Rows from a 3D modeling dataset
····················

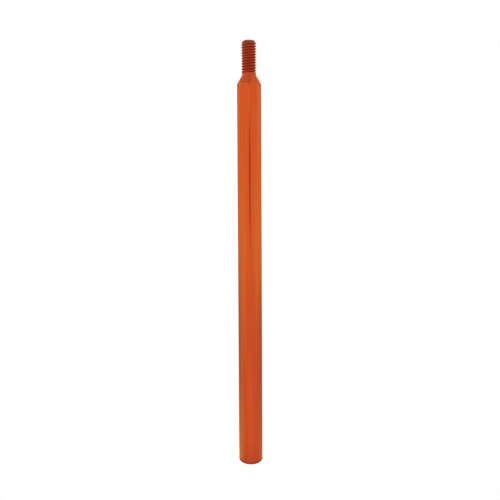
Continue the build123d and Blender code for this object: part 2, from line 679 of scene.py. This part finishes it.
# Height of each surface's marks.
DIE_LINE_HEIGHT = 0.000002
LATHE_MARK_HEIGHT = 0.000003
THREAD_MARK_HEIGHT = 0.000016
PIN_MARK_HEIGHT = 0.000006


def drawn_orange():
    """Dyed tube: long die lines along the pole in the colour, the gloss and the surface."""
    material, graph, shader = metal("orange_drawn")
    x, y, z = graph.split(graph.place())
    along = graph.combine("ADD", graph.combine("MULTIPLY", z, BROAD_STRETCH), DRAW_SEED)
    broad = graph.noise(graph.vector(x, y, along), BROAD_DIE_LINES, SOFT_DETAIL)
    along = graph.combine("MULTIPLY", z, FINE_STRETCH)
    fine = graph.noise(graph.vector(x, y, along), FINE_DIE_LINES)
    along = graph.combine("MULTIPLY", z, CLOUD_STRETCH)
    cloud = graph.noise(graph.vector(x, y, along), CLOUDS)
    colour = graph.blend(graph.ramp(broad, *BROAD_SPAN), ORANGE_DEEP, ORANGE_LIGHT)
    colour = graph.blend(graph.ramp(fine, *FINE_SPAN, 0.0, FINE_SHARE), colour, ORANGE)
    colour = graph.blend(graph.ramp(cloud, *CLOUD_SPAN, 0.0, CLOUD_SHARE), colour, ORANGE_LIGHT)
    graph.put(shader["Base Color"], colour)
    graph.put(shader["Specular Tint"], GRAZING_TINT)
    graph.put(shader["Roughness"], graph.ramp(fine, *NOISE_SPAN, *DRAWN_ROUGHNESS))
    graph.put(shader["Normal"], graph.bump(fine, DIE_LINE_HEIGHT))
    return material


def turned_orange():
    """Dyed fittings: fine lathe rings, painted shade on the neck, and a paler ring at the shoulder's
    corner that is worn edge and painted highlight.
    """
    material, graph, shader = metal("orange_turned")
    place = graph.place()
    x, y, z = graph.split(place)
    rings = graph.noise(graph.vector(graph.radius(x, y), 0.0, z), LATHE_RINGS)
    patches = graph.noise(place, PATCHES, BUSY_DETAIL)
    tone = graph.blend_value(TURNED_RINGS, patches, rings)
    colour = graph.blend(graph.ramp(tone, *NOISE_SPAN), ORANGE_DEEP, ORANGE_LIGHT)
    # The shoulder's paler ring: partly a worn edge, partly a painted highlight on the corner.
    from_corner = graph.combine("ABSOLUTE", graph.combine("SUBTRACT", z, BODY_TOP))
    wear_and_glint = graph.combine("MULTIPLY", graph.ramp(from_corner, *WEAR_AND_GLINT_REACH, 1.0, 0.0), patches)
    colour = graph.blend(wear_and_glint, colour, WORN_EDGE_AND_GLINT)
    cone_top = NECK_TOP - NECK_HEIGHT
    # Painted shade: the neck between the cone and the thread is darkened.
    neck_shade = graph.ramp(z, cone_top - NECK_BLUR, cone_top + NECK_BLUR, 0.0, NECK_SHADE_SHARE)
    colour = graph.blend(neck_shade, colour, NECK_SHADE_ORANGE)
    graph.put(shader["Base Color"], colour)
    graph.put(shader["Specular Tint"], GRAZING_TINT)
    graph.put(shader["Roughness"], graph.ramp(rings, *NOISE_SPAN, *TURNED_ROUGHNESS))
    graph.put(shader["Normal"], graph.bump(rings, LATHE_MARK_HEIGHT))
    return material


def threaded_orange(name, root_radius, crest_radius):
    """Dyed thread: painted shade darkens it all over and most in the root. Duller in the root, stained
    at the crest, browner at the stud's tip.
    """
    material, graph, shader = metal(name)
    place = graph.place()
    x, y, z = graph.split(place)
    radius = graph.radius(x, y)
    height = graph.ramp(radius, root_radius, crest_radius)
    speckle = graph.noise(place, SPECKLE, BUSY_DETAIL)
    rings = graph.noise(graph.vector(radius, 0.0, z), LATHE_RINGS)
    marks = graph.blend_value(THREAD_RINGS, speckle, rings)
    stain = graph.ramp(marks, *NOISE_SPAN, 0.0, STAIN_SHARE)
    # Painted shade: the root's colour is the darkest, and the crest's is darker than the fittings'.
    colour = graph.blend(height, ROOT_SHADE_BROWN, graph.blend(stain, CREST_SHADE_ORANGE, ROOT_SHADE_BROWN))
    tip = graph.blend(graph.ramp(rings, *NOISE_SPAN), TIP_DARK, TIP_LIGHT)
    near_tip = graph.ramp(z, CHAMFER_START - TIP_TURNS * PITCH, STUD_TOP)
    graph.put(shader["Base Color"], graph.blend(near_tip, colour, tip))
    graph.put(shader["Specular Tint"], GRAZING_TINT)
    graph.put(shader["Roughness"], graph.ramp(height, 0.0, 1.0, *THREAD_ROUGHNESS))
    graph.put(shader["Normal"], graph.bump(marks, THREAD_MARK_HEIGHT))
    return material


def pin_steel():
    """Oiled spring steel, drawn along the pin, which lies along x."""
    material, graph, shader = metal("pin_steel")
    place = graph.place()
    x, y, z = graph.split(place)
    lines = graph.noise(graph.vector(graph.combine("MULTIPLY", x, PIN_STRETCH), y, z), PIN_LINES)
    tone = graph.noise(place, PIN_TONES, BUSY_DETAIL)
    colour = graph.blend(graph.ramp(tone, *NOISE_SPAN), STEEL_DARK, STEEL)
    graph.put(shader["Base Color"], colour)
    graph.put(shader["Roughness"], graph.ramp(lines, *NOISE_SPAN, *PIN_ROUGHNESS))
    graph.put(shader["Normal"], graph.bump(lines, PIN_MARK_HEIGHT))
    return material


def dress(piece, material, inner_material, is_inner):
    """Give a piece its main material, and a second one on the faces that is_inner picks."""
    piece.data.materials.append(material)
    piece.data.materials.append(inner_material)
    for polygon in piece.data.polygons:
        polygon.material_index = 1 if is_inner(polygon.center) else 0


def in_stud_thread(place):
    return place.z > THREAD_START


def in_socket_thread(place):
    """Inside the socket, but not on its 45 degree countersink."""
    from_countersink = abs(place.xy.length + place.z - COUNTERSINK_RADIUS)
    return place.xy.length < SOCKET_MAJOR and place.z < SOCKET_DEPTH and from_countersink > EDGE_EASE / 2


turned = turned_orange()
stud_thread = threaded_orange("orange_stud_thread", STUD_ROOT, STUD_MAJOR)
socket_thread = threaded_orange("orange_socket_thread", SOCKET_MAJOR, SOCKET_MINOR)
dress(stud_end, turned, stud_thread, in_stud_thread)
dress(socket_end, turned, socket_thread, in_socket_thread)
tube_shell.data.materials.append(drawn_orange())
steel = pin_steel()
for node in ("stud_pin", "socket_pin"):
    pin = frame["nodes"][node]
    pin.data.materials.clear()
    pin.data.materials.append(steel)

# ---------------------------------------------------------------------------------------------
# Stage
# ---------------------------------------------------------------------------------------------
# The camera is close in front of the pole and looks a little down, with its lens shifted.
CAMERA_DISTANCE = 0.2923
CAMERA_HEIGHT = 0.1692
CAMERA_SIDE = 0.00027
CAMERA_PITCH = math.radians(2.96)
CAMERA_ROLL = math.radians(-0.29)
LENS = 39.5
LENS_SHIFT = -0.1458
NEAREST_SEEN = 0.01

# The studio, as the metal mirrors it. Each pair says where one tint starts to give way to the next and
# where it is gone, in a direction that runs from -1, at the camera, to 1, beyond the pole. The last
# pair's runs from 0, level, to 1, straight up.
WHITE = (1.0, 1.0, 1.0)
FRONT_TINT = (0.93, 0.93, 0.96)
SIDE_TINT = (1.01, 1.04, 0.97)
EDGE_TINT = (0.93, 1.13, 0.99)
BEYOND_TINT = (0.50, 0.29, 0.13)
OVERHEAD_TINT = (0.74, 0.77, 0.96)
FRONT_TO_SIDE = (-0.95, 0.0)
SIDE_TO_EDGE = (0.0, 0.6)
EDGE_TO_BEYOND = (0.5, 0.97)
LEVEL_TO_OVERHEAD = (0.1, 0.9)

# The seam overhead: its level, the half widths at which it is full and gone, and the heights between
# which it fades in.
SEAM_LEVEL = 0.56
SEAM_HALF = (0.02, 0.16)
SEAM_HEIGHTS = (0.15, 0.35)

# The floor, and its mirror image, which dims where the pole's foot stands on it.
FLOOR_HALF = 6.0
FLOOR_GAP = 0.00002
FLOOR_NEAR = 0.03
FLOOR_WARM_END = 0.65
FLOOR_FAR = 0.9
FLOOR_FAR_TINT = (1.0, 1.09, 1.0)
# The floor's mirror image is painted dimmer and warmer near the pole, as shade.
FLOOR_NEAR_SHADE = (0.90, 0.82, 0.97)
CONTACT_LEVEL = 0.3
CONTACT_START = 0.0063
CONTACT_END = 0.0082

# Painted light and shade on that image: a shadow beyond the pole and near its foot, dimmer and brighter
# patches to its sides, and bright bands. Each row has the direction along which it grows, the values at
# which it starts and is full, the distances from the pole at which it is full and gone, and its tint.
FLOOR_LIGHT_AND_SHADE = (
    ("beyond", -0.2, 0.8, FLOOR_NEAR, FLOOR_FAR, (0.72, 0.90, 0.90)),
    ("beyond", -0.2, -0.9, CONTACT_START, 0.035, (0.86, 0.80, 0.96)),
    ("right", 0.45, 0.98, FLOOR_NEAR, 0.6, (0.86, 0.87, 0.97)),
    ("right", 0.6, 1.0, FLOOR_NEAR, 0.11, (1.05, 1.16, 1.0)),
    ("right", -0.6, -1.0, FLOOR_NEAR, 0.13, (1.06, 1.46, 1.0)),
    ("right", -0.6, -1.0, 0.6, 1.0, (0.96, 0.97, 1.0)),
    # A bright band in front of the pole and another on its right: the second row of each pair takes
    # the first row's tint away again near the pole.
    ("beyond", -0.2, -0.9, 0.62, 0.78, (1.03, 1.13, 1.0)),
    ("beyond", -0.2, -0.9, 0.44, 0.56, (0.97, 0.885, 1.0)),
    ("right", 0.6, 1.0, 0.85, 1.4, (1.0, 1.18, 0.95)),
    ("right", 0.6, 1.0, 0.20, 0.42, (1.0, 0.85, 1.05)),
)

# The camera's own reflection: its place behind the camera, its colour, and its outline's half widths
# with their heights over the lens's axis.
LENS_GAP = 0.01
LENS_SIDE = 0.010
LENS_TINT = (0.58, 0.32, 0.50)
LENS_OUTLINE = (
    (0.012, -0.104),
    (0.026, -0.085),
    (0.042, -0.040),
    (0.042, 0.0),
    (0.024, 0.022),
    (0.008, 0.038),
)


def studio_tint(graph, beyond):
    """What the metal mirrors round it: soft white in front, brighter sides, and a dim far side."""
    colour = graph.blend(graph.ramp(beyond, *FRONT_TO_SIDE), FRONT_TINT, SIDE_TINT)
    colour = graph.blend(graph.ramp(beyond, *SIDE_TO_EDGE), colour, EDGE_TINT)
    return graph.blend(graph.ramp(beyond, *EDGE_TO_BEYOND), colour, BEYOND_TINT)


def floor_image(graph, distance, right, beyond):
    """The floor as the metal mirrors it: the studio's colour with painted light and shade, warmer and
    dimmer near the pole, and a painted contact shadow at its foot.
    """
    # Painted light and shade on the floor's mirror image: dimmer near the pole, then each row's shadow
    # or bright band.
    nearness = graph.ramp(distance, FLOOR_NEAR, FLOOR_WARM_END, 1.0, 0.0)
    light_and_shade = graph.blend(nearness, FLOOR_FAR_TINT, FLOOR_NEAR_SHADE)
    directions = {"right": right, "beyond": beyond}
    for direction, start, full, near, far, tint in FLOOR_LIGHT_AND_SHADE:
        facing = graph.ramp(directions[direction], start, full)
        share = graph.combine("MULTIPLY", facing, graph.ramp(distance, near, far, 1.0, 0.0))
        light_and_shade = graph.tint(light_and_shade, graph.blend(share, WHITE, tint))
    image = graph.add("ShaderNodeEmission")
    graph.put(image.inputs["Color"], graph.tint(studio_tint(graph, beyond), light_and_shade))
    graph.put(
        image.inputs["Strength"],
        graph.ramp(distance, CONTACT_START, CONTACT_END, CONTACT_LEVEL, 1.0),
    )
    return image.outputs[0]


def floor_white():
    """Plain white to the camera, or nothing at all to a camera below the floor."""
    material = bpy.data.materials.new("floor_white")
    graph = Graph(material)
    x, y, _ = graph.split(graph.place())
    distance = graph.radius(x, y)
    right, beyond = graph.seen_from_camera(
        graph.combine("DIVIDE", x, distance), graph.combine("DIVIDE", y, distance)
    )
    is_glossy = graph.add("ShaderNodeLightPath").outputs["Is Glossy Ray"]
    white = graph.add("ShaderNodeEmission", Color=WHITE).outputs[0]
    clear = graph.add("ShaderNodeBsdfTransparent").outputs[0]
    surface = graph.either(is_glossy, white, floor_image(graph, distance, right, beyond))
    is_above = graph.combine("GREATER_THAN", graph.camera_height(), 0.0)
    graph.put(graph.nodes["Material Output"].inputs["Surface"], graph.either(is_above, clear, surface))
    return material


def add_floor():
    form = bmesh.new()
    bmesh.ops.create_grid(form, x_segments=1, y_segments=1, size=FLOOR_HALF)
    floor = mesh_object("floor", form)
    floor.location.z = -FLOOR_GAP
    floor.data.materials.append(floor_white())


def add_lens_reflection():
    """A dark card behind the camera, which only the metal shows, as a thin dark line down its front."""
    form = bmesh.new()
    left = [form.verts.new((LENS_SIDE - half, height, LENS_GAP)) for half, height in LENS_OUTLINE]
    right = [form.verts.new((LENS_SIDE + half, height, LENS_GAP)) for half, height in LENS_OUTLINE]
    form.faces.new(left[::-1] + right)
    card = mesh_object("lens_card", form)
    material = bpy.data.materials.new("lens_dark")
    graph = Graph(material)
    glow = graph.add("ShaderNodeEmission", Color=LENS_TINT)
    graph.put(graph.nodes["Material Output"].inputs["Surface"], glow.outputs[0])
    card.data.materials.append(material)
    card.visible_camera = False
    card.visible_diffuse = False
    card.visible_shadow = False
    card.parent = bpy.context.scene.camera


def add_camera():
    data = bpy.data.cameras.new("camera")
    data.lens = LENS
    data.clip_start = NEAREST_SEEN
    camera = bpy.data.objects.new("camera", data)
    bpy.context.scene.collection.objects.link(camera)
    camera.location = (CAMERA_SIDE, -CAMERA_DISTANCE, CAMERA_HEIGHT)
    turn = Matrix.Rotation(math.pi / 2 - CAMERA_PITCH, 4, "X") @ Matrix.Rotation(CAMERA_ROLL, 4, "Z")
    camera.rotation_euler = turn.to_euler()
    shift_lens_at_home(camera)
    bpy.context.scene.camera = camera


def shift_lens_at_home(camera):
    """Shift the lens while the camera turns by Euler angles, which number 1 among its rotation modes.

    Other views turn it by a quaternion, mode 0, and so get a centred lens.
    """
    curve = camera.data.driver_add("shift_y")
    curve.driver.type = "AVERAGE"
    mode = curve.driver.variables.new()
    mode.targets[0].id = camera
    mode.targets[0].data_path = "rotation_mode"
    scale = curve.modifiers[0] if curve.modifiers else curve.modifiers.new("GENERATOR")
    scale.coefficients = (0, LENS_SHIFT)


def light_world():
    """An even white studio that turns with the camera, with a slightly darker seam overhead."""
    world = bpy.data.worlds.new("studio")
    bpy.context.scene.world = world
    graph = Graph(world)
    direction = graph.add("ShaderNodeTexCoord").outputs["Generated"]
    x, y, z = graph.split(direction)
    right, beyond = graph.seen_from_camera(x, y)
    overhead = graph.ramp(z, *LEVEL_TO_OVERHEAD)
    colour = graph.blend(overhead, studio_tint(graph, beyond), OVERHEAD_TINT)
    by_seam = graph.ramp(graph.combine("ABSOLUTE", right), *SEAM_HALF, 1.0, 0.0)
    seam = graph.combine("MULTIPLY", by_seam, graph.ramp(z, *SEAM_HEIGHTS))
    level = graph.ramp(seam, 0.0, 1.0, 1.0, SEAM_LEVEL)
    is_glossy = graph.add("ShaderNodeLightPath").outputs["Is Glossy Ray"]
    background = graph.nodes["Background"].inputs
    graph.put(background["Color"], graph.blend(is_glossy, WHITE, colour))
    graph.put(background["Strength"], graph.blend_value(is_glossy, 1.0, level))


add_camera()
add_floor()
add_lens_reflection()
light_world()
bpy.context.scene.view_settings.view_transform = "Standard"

····················

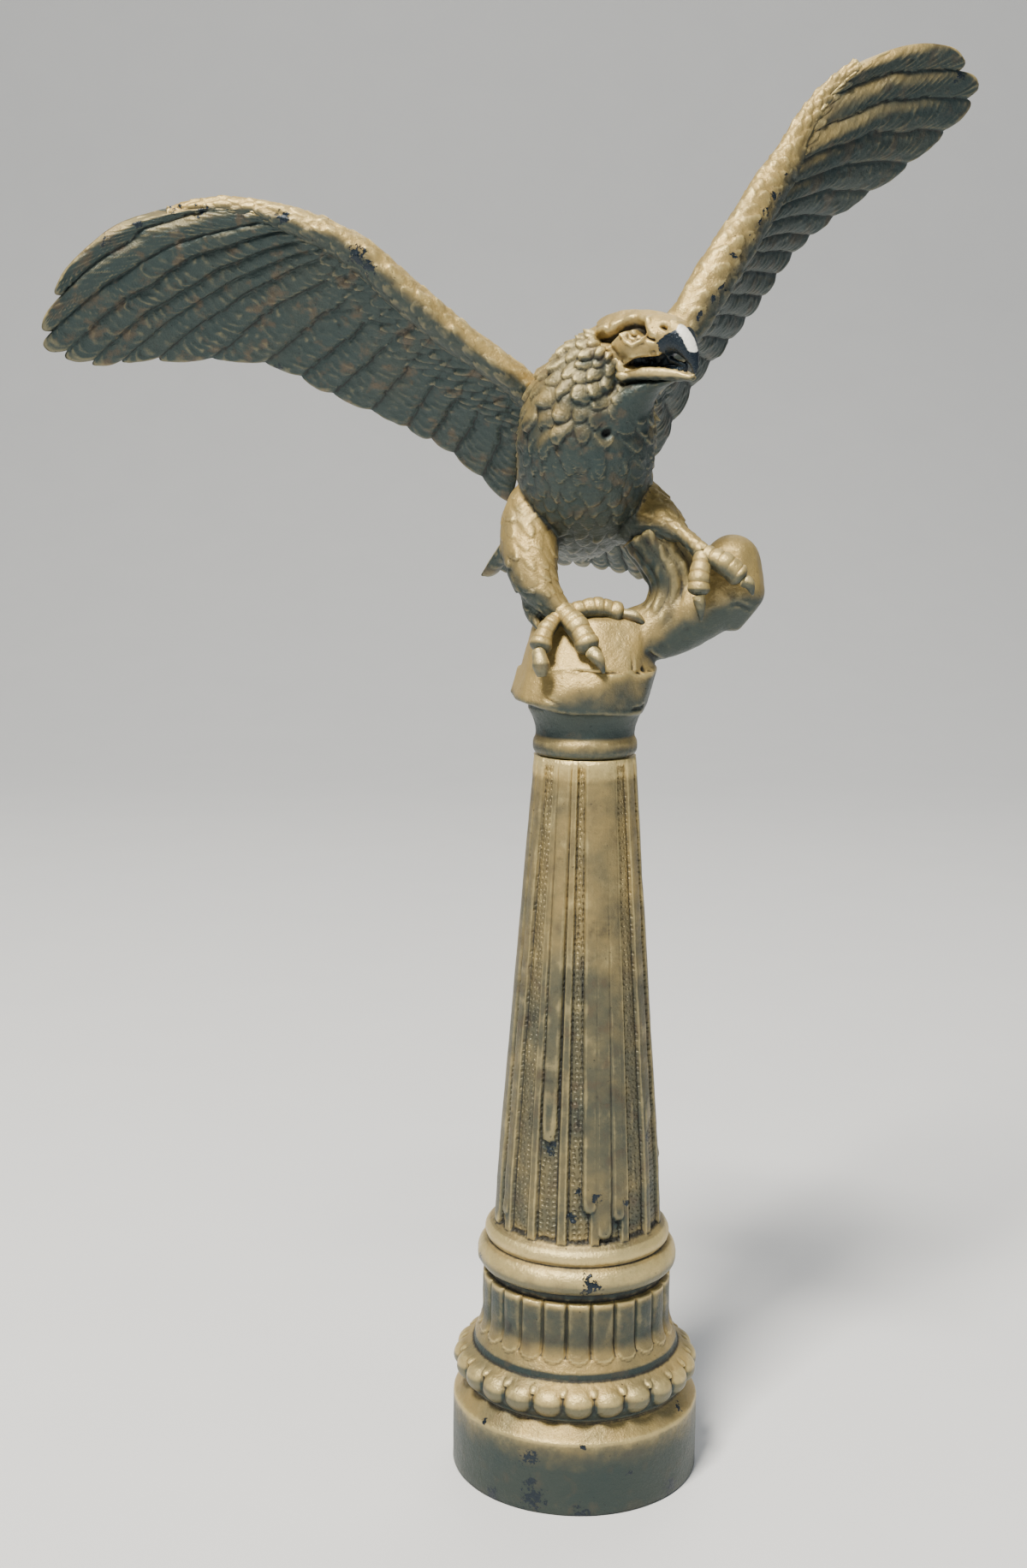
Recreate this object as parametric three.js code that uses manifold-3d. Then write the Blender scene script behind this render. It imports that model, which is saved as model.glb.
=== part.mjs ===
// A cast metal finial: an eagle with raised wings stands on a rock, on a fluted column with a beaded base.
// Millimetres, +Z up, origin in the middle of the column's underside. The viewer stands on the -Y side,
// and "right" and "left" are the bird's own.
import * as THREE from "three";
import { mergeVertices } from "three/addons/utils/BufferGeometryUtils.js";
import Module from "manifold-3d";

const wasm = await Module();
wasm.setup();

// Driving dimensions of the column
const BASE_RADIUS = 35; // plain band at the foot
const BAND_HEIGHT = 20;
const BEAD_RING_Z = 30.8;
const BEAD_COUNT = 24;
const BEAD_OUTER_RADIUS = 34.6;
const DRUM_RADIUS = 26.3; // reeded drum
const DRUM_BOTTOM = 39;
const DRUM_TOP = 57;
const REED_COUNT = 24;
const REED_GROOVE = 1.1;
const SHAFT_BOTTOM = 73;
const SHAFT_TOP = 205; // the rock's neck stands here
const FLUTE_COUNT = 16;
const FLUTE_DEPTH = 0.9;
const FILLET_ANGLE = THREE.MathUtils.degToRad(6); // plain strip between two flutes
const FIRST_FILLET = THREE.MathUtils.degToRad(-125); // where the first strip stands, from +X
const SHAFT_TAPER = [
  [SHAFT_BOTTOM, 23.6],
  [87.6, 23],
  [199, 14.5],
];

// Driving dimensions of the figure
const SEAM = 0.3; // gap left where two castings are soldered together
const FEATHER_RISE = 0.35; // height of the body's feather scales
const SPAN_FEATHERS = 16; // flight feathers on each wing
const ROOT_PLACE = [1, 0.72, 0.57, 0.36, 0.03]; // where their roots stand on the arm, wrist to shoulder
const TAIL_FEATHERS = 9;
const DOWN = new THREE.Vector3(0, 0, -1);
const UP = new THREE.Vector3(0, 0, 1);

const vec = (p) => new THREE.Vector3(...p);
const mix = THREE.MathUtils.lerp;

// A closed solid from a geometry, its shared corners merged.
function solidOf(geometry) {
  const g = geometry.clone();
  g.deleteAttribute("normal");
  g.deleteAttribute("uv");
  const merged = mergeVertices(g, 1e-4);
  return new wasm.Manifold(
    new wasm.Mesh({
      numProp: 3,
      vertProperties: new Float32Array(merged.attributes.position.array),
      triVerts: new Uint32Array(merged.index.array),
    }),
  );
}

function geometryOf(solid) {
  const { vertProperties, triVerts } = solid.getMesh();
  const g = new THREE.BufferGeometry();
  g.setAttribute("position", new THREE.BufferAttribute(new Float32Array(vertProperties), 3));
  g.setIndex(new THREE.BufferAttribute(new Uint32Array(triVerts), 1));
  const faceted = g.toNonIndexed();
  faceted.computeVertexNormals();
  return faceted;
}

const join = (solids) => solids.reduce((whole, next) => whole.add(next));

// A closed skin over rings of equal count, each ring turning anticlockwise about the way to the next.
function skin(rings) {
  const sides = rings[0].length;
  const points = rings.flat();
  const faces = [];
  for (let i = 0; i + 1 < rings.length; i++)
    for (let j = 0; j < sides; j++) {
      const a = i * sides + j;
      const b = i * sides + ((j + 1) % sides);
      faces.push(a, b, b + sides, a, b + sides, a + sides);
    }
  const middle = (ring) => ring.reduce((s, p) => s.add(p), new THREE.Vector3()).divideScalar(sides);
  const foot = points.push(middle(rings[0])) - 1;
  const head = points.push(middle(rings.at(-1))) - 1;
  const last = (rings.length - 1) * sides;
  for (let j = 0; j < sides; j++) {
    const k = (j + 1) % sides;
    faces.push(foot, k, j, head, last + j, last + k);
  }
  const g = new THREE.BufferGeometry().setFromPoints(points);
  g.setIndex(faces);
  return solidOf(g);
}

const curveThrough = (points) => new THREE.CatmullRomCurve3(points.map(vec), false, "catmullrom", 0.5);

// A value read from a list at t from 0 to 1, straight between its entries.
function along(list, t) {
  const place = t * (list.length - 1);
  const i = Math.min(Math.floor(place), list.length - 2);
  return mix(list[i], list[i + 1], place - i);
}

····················

The request » Look over the listing above. Pick out and copy every line that includes "this".

Exercise response »
Continue the build123d and Blender code for this object: part 2, from line 679 of scene.py. This part finishes it.
Recreate this object as parametric three.js code that uses manifold-3d. Then write the Blender scene script behind this render. It imports that model, which is saved as model.glb.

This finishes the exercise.